Set a recurring review ritual
- Once per sprint or monthly
- Invite engineers from different teams
- Cluster stories, look for repeating themes
Ask SECA‑style questions
- How did we adapt to keep things looking normal?
- What assumptions about tracing/observability failed?
- What would make this kind of thing easier to notice earlier?
Turn patterns into early‑warning improvements
- New or refined alerts
- Changes to trace sampling or retention under load
- Runbooks focused on how to think with traces in weird conditions
- Experiments to harden observability during partial outages

You now have a desk‑sized beacon that steadily improves your system’s ability to notice tiny flickers of unreliability.

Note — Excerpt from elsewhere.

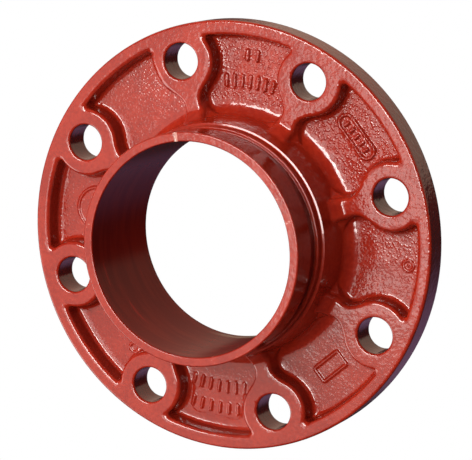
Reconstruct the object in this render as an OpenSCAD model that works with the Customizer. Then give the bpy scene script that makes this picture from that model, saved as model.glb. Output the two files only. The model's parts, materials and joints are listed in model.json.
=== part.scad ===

Conclusion: Reliability as Ongoing Sensemaking

Reliability isn’t just about strong components. It’s about how the entire socio‑technical system senses, interprets, and responds to early signs of trouble.

A Paper Incident Story Signal Lantern turns:

Vague “that was weird” moments into concrete artifacts
Scattered weak signals into patterns
Patterns into earlier, more confident interventions

Combined with a SECA‑style approach and a consciously designed early‑warning chain—sensors, detection, decision—you get closer to what real reliability work demands:

Observability that remains usable under stress
Tracing that helps when assumptions fail
A culture that notices and respects tiny reliability flickers

You don’t need a new tool to start. You need a place for small stories to live, a ritual for exploring them, and a commitment to treat reliability as a property of the whole system—humans, tools, and all.

That little paper lantern on your desk might be the most powerful reliability tool you adopt this year.